Sports podcasting is crowded and competitive, not unlike the subject matter on which it is focused. The team at the Locked On Podcast Network says it’s also healthier than what it may appear after Vox Media last week announced it was splitting with a dozen podcasts focused on local teams. It followed similar cuts at The Athletic last year. “The local sports podcast model is thriving,” says Locked On.

The Tegna-owned sports podcast company says in a LinkedIn post that while it is never a good thing to see fellow sports podcasters lose jobs or see shows cancelled, it also believes the recent moves by other companies may leave the impression that the local sports podcast model is challenged. Just the opposite is true, Locked On says. It says the space is bigger than ever, still growing dramatically, providing a viable outlet for local hosts to reach their audience, and returning amazing results for our advertisers.”

Launched with a single show in 2016, Locked On today features daily 30-minute podcasts for more than 200 NFL, NBA, MLB, NHL, and major college teams with nearly 300 local hosts and team experts. Last year it had 300 million listens and views of its episodes. And it predicts it will grow again this year.

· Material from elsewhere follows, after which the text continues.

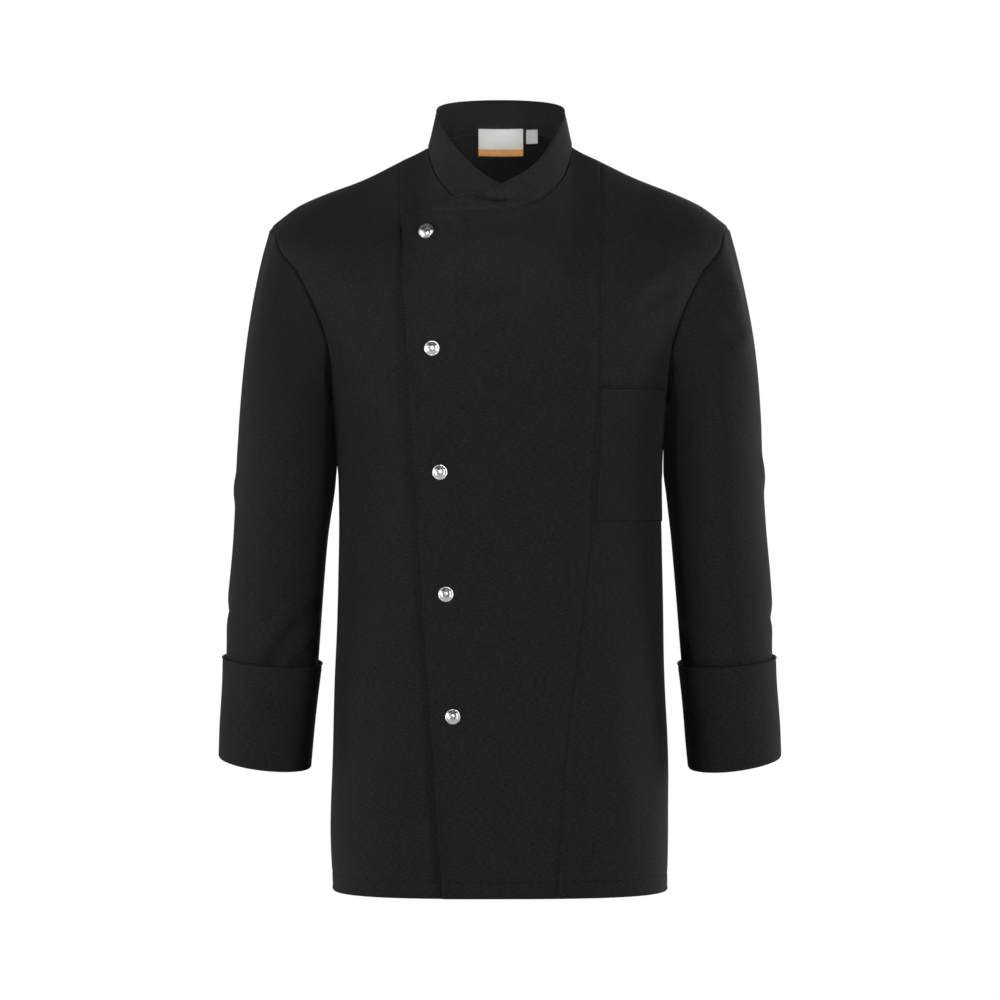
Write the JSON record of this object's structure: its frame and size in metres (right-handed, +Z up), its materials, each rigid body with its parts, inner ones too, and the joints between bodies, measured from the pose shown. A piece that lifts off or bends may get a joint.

“Locked On, the once-little sports podcast network that started with just one show out of Park City, Utah, is thriving, perhaps at the expense of our competitors,” it says. “But, make no mistake, the local sports podcast category is one of the strongest segments in the podcast business.”

Locked On says in the post that it believes one of the reasons its business model has been more successful than some others is because it has been focused on delivering daily podcasts for all the teams it covers.

“Sports fans are fans of their teams not just year-round but every day. Furthermore, as listeners and viewers migrate from mature forms of media, such as terrestrial sports radio, they are looking for a daily replacement for their new listening habits,” it says.

Locked On also says that its model of bundling local sports podcasts together into a national network for ad sales works, with ad sales growing. In addition to dynamically-inserted host-read ads, Locked On has been able to capitalize on its cross-sport focus in a market. That means, for instance, that it can combine the Dallas reach across podcasts focused on the Cowboys, Mavericks, Rangers, Stars, Horned Frogs, Longhorns, and Aggies and present local advertisers a more substantial reach number.

“To be fair, scaling a local sales model across more than 75 markets is challenging. Fortunately, we are having such strong results selling our network nationally, we don’t need to clear a lot of inventory locally,” it says.

Locked On also credits having a consistent lineup – two-thirds of its hosts have been with the network for more than three years – as well as innovation. That has meant being an early adopter to shorter, daily episodes, and embracing the idea of putting its shows on YouTube. It says it is now “moving aggressively” into OTT with FAST TV and video-on-demand distribution on platforms such as Roku and Amazon Fire TV.

“We practice a bottom-up philosophy for product development,” it says. “Our listeners will tell us what they want and how they want to follow us and we will cater our product to them. In doing so, our network and our advertisers will be winners too.”